Unsent Messages

I came back to write one more of these and then never again. I honestly don’t know why I keep on doing this and writing you these, I hope you will someday see them as I know your friends know about this site. I hate myself for everything and I wish I could turn back time and change this mess I’ve made with you. When we saw each other recently, you looked so different so beautiful. You’ve always been beautiful but your hair was longer and you were a bit taller then the last time I had seen you. I could tell we were both anxious and I felt tongue tied, like I didn’t know what to say to you anymore. I should be telling you this in person but I just don’t know how, I know you don’t want anything to do with me anymore. I can tell you’ve changed and are more closed off with me and I understand. I am just happy I got to see you one last time like that, too see you, too have you around me. It calms me. I’m so selfish when it comes to you, I want you all to myself even though you would never expect that of me.

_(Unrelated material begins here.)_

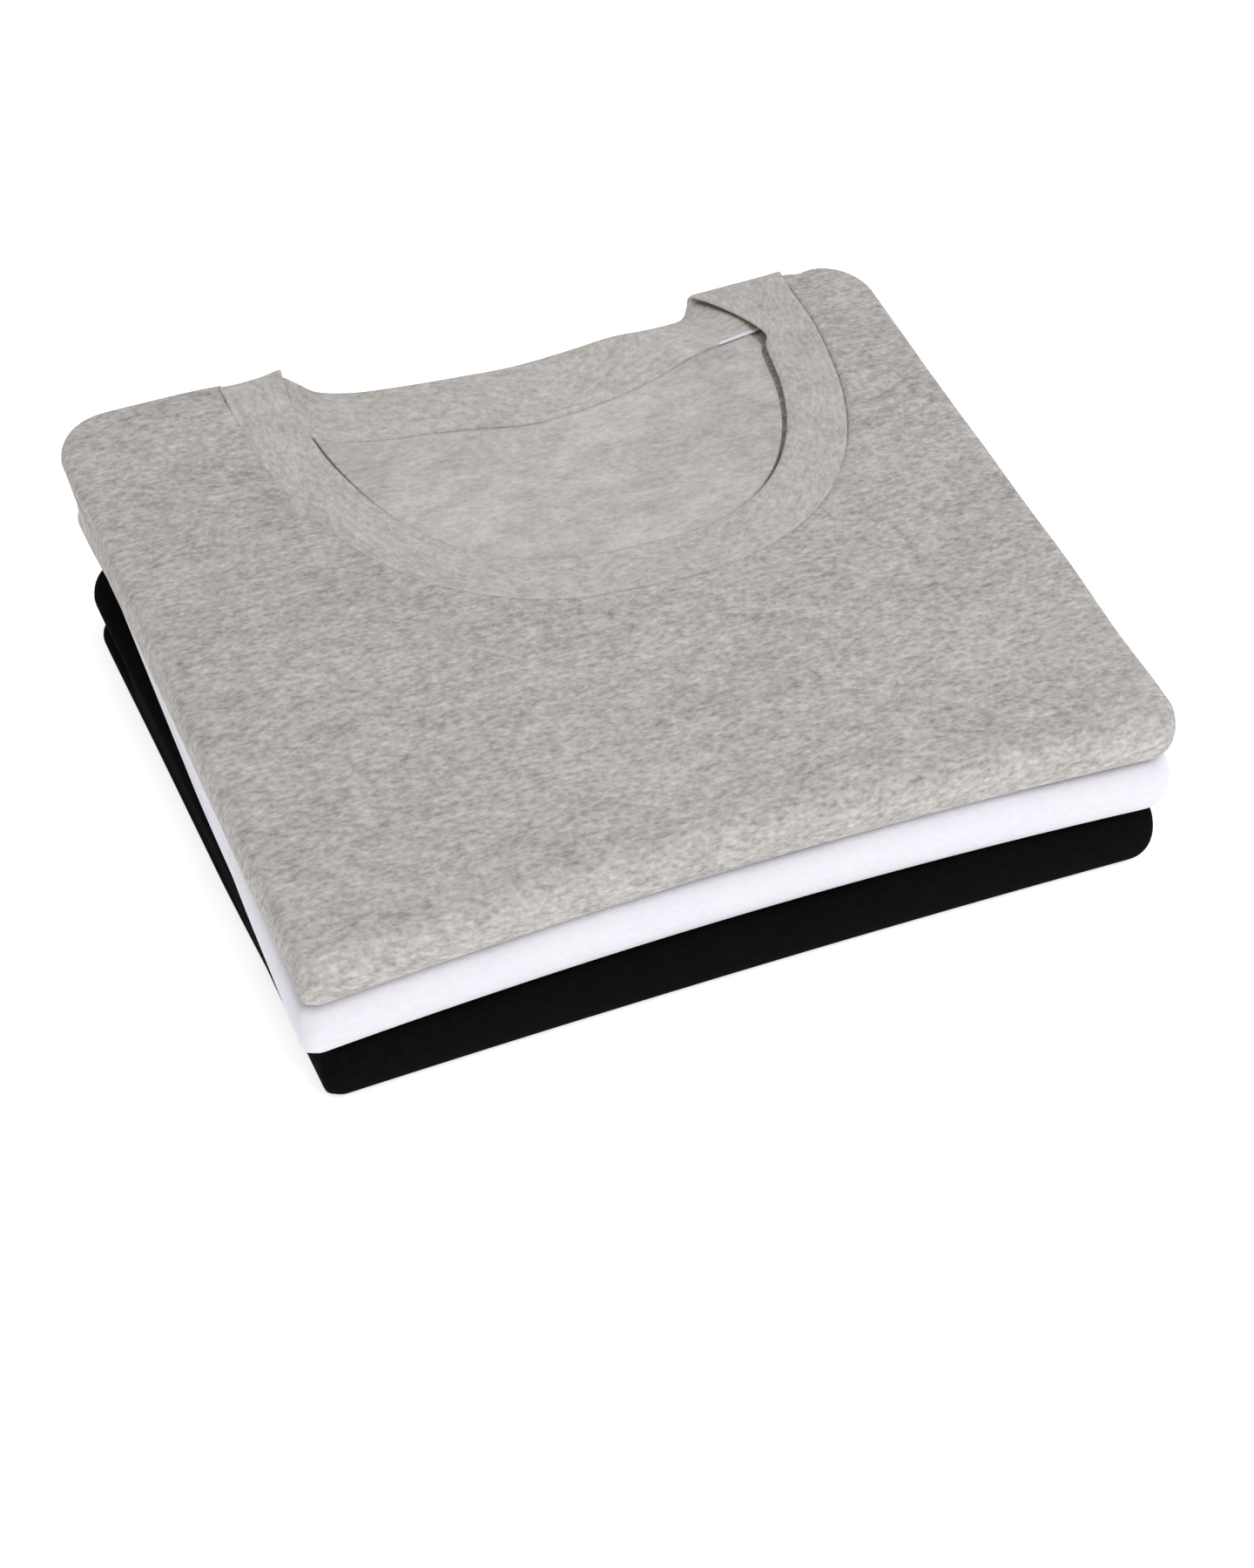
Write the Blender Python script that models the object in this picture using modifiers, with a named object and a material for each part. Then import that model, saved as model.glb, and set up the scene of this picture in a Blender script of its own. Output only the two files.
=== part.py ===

I’m sorry I stopped talking to you, I realized that I am not good enough and never will be. It is so hard to have to force myself to stop thinking about you. I am trying to forget everything that happened between us, I want to forget it all. Because it’s easier that way. You probably think I don’t care but it’s the opposite. I need to forget but I also hope you might text me and you tell me you love me. But you’ve never been good with emotions and neither have I. I just want to talk to you, I don’t know what we would talk about but I just want to talk. I tried calling you on the last night of communication but I saw you ended it before the second ring and I realized that I needed to just stop. I hope you know that when I left you, I was at war with myself and my life. Now I’m changed and I hope you see it in me. I know I will see you in the near future but we probably won’t talk, it sucks because we have such limited. I hope that maybe one day we can meet again and we can explain to each other what really happened. Maybe then you and I will understand better and we will understand each other but until then I will have to try to forget.